* start Collected data *

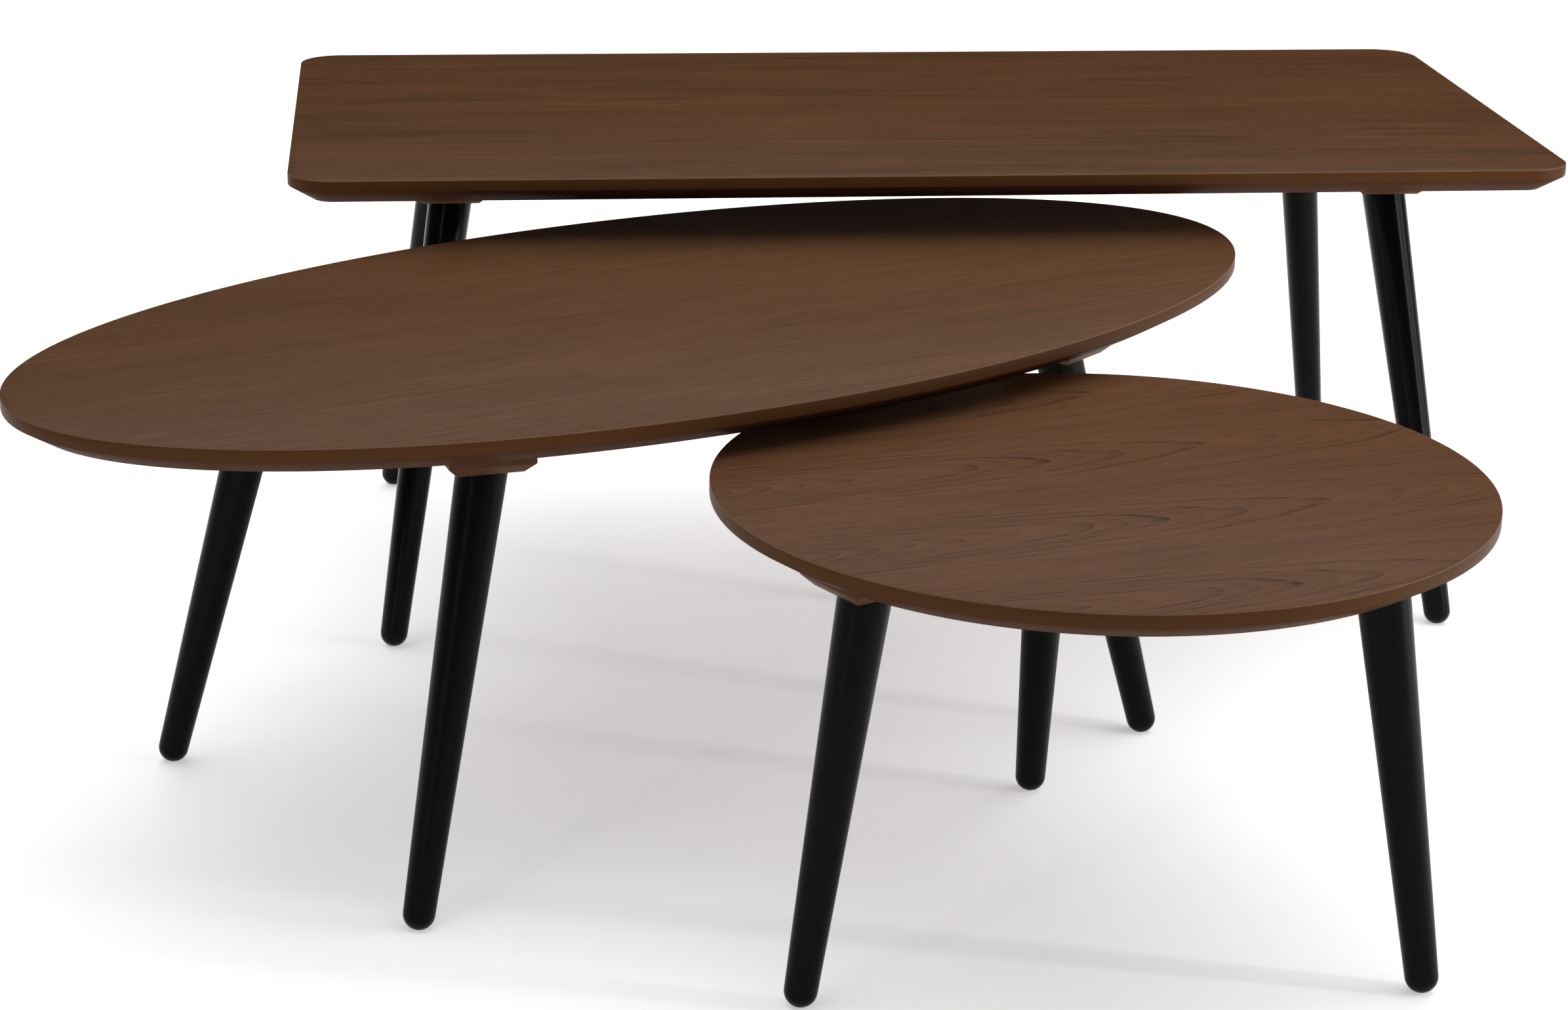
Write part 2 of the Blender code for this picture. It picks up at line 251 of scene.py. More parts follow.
@dataclass(frozen=True)
class WalnutVeneer:
    """Walnut-stained veneer under a matt lacquer, sliced 0.6 mm thick and pressed on a board.

    It gives the eye a quiet dark brown with thin growth lines, long soft
    streaks and short pores, and no mirror image of the room.  Each _span is
    the part of a noise's range that is stretched onto the _gain beside it.
    """

    name: str
    figure: Figure
    centre: Vector
    turn: float
    light: str
    dark: str
    leaf_width: float = 0.172
    leaf_slip: float = 0.025
    leaf_offset: float = 0.0
    line_spacing: float = 0.0045
    line_depth: float = 0.55
    streak_depth: float = 0.55
    fibre_depth: float = 0.55
    cloud_depth: float = 0.6
    seed: float = 0.0
    ior: float = 1.09
    roughness: float = 0.24
    relief: float = 0.25
    streaks: Marks = Marks(200.0, 4.348, detail=4.0, roughness=0.62)
    fibres: Marks = Marks(55.56, 2.222, roughness=0.65)
    clouds: Marks = Marks(384.6, 62.5, detail=3.0, roughness=0.55)
    # Where the streaks stand closer and darker.
    groups: Marks = Marks(909.1, 45.45)
    group_span: tuple[float, float] = (0.42, 0.66)
    group_gain: tuple[float, float] = (0.35, 1.9)
    # The growth lines: rings that narrow along the trunk in a flat cut, nearly straight in a quarter cut.
    waves: Marks = Marks(250.0, 83.33)
    arch_narrowing: float = 0.10
    arch_depth: float = 0.052
    arch_offset: float = 0.012
    arch_swing: float = 0.015
    straight_slope: float = 0.004
    straight_swing: float = 0.012
    line_sharpness: float = 2.2
    line_end: float = 9.0
    line_share: float = 0.18
    line_relief: float = -0.3
    breaks: Marks = Marks(90.91, 6.667)
    break_span: tuple[float, float] = (0.38, 0.60)
    break_gain: tuple[float, float] = (0.15, 1.0)
    # Real pores are a fifth as wide; drawn that fine they would not show.
    pores: Marks = Marks(9.091, 0.6667, detail=1.0)
    pore_span: tuple[float, float] = (0.56, 0.70)
    pore_colour: str = "#23160e"
    pore_depth: float = 0.40

    def build(self) -> bpy.types.Material:
        """Return the material."""
        material, tree, shader = start_material(self.name)
        along, across = self._grain_axes(tree)
        line = self._growth_lines(tree, along, across)
        streak = self._noise(tree, along, across, self.streaks)
        fibre = self._noise(tree, along, across, self.fibres)
        cloud = self._noise(tree, along, across, self.clouds)
        group = self._noise(tree, along, across, self.groups)
        pore = self._pores(tree, along, across)
        grouped = remap(tree, group, self.group_span, self.group_gain)
        streak = reckon(tree, "MULTIPLY", reckon(tree, "SUBTRACT", streak, 0.5), grouped)
        shade = reckon(tree, "MULTIPLY", line, self.line_depth)
        shade = reckon(tree, "MULTIPLY_ADD", streak, self.streak_depth, shade)
        for part, depth in ((fibre, self.fibre_depth), (cloud, self.cloud_depth)):
            shade = reckon(tree, "ADD", shade, reckon(tree, "MULTIPLY_ADD", part, depth, -0.5 * depth))
        shade = reckon(tree, "ADD", shade, 0.5 - self.line_share * self.line_depth)
        colour = blend_colours(tree, shade, linear(self.light), linear(self.dark))
        pored = reckon(tree, "MULTIPLY", pore, self.pore_depth)
        colour = blend_colours(tree, pored, colour, linear(self.pore_colour))
        tree.links.new(colour, shader.inputs["Base Color"])
        rough = reckon(tree, "MULTIPLY_ADD", fibre, self.roughness / 2, self.roughness)
        tree.links.new(rough, shader.inputs["Roughness"])
        sunk_lines = reckon(tree, "MULTIPLY", line, self.line_relief)
        add_relief(tree, shader, self.relief, reckon(tree, "MULTIPLY_ADD", pore, -1.0, sunk_lines))
        shader.inputs["IOR"].default_value = self.ior
        return material

    def _grain_axes(self, tree: bpy.types.NodeTree) -> tuple[bpy.types.NodeSocket, bpy.types.NodeSocket]:
        """Return the places along and across the grain, measured in each leaf of veneer."""
        place = add_node(tree, "ShaderNodeTexCoord").outputs["Object"]
        settled = add_node(tree, "ShaderNodeMapping", {"vector_type": "TEXTURE"}, {
            "Vector": place, "Location": self.centre, "Rotation": (0.0, 0.0, self.turn),
        })
        split = add_node(tree, "ShaderNodeSeparateXYZ", None, {0: settled.outputs[0]})
        along, across = split.outputs["X"], split.outputs["Y"]
        if self.figure is Figure.QUARTER_CUT:
            return along, across
        across = reckon(tree, "ADD", across, self.leaf_offset)
        leaf = reckon(tree, "FLOOR", reckon(tree, "DIVIDE", across, self.leaf_width))
        leaf_middle = reckon(tree, "MULTIPLY_ADD", leaf, self.leaf_width, self.leaf_width / 2)
        across = reckon(tree, "SUBTRACT", across, leaf_middle)
        along = reckon(tree, "MULTIPLY_ADD", leaf, self.leaf_slip, along)
        return along, across

    def _noise(self, tree: bpy.types.NodeTree, along: bpy.types.NodeSocket, across: bpy.types.NodeSocket,
               marks: Marks) -> bpy.types.NodeSocket:
        """Add noise that is drawn out along the grain.

        Args:
            tree: The node tree.
            along: The place along the grain.
            across: The place across it.
            marks: The pattern.

        Returns:
            The socket that holds it.
        """
        spot = add_node(tree, "ShaderNodeCombineXYZ", None, {
            0: reckon(tree, "MULTIPLY", along, repeats(marks.length_mm)),
            1: reckon(tree, "MULTIPLY", across, repeats(marks.width_mm)),
            2: self.seed,
        })
        noise = add_node(tree, "ShaderNodeTexNoise", None, {
            "Vector": spot.outputs[0], "Scale": 1.0, "Detail": marks.detail, "Roughness": marks.roughness,
        })
        return noise.outputs["Fac"]

    def _growth_lines(self, tree: bpy.types.NodeTree, along: bpy.types.NodeSocket,
                      across: bpy.types.NodeSocket) -> bpy.types.NodeSocket:
        """Add the growth lines.

        A leaf is a level slice of a trunk whose rings narrow to a point, so a
        flat cut shows nested arches and a quarter cut shows nearly straight lines.

        Args:
            tree: The node tree.
            along: The place along the grain.
            across: The place across it.

        Returns:
            The socket that holds how dark the lines are.
        """
        wave = self._noise(tree, along, across, self.waves)
        if self.figure is Figure.FLAT_CUT:
            depth = reckon(tree, "MULTIPLY_ADD", along, self.arch_narrowing, self.arch_depth)
            off_axis = reckon(tree, "SUBTRACT", across, self.arch_offset)
            squares = [reckon(tree, "MULTIPLY", way, way) for way in (off_axis, depth)]
            reach = reckon(tree, "POWER", reckon(tree, "ADD", *squares), 0.5)
            swing = self.arch_swing
        else:
            reach = reckon(tree, "MULTIPLY_ADD", along, self.straight_slope, across)
            swing = self.straight_swing
        ring = reckon(tree, "DIVIDE", reckon(tree, "MULTIPLY_ADD", wave, swing, reach), self.line_spacing)
        year = reckon(tree, "FLOOR", ring)
        strength = add_node(
            tree, "ShaderNodeTexWhiteNoise", {"noise_dimensions": "1D"}, {"W": year}
        ).outputs["Value"]
        phase = reckon(tree, "FRACT", ring)
        late = reckon(tree, "POWER", phase, self.line_sharpness)
        fall = reckon(tree, "MULTIPLY_ADD", phase, -self.line_end, self.line_end)
        close = reckon(tree, "SMOOTH_MIN", late, fall, 0.1)
        gaps = self._noise(tree, along, across, self.breaks)
        broken = remap(tree, gaps, self.break_span, self.break_gain)
        return reckon(tree, "MULTIPLY", reckon(tree, "MULTIPLY", close, strength), broken)

    def _pores(self, tree: bpy.types.NodeTree, along: bpy.types.NodeSocket,
               across: bpy.types.NodeSocket) -> bpy.types.NodeSocket:
        """Add short dark pores.

        Args:
            tree: The node tree.
            along: The place along the grain.
            across: The place across it.

        Returns:
            The socket that holds how far a place lies in a pore.
        """
        grain = self._noise(tree, along, across, self.pores)
        return remap(tree, grain, self.pore_span, (0.0, 1.0))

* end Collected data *

**Request:** What are the exact lines from the beginning of the material through the line containing "on a board."? Write out those lines alone.

**Response to the task:**
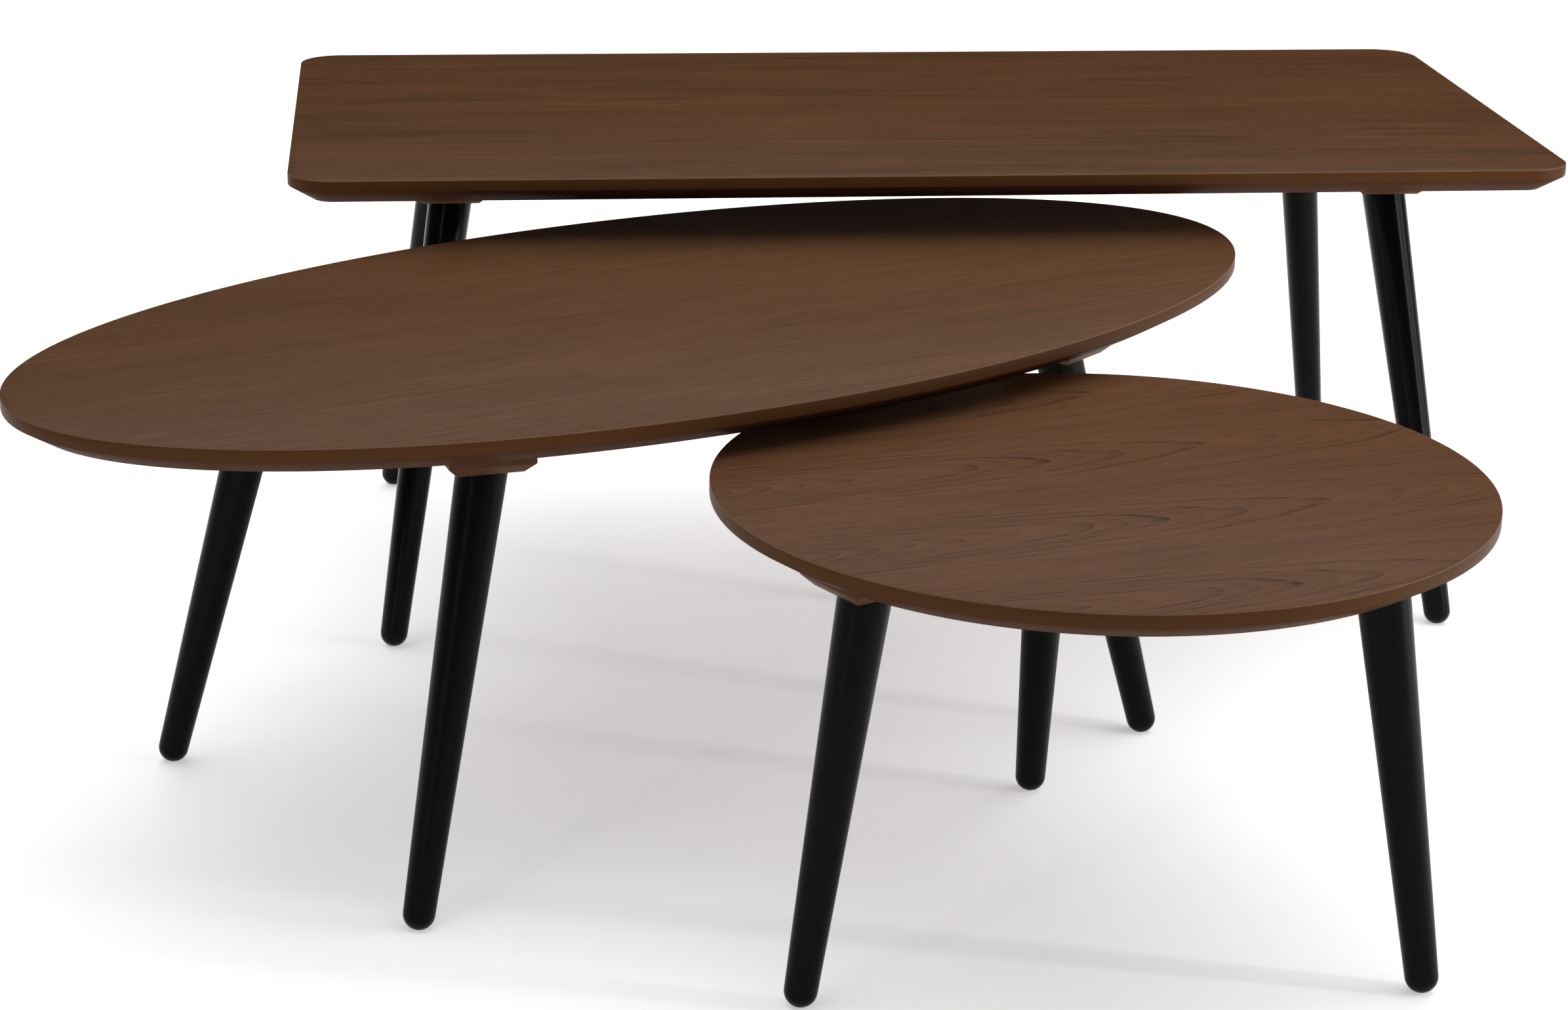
Write part 2 of the Blender code for this picture. It picks up at line 251 of scene.py. More parts follow.
@dataclass(frozen=True)
class WalnutVeneer:
    """Walnut-stained veneer under a matt lacquer, sliced 0.6 mm thick and pressed on a board.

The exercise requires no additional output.